Company B uses the same platform to rethink how their entire sales process works. They build custom workflows that surface insights their competitors don't even know to look for. They train their team not just to use the tool, but to think alongside it, asking better questions, recognizing when the output needs human judgment, and pushing past the first answer to find the genuinely valuable one.
Same tool. Completely different outcomes. The variable isn't the technology. It's the capability of the people using it.
AI Removed the Middleman. Now What?
Here's something that gets lost in the tool debates: AI has fundamentally collapsed the distance between a business problem and its solution.
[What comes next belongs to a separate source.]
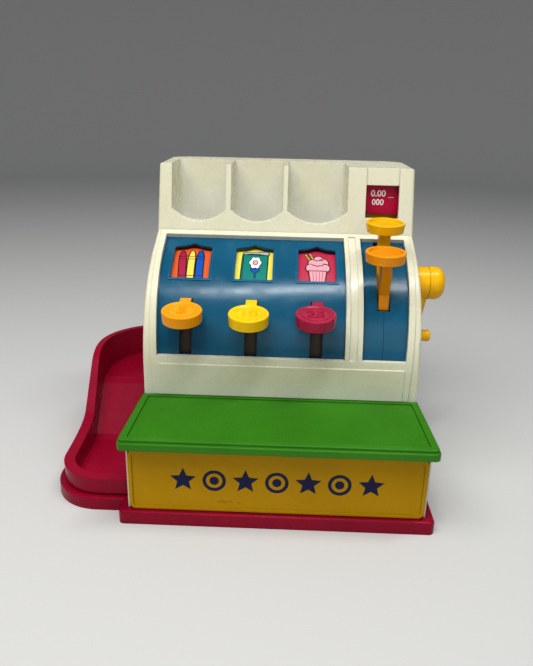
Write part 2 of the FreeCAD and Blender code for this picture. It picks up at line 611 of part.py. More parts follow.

Before AI, solving most knowledge-work problems required layers of intermediaries. You needed a developer to build the automation, a vendor to provide the platform, an IT team to manage the integration, and six months of implementation before you saw a result. The abstraction layers between "I have a problem" and "here's a solution" were thick, expensive, and slow.
AI removed most of those layers. A marketing manager can now build in an afternoon what used to require a cross-functional project team and a quarter of budget. A sales rep can create a prospect research workflow that would have been a custom software build two years ago. An operations lead can prototype a process improvement without writing a single line of code (or by writing code with AI's help, even if they've never coded before).
This is the real shift, and it has nothing to do with which AI tool you picked. It's that the tools, all of them, have made it possible for non-technical people to go directly from problem to solution. The competitive question is no longer "do you have the right tools?" It's "do your people know how to think in this new way?"
Why Learning Beats Building Every Time
This is where most AI strategies get the investment backwards. They pour resources into building (tools, integrations, custom solutions) and underinvest in learning (helping people develop the judgment to use AI at a higher level).
Building depreciates. Whatever custom solution you build today will be partially obsolete within six months as the underlying models improve. The integration you spent a quarter developing might be a native feature by next year.
Learning compounds. A team that develops genuine AI fluency doesn't just use today's tools better. They adapt faster when the tools change. They recognize opportunities that less fluent teams miss entirely. They push past "good enough" because they understand what "exceptional" looks like and how to get there.
The consultant's value, the advisor's value, and frankly the leader's value in this landscape isn't knowing which tool to buy. It's knowing how to close the gap between adequate and world-class. That means spending more time at the frontier than in the weeds. It means being genuinely excellent yourself before you can show someone else how to be.
The organizations that invest in building their people's capability will consistently outperform the ones that invest in building the perfect tech stack. Because the tech stack will change. The capability won't.
The Decision That Actually Matters
So what should you do if you're still stuck on the tool question?
Pick one. Almost any credible platform will work. Stop evaluating and start using. The learning you'll gain from six months of actual use will teach you more about what your organization needs than any vendor demo or comparison matrix ever could.
Then invest in going beyond "good enough." Hire people (or develop the ones you have) who can push the tools past their obvious uses. Build a culture where experimentation is encouraged, where people share what they've discovered, and where the goal isn't just efficiency but genuine competitive advantage.
The companies that win the AI era won't be the ones that picked the best tools. They'll be the ones that built the deepest understanding of what's possible, and they'll keep winning as the tools change under their feet, because their advantage was never the technology in the first place.
Your tech stack doesn't matter. Your people's ability to outthink the competition with whatever tools they have? That's everything.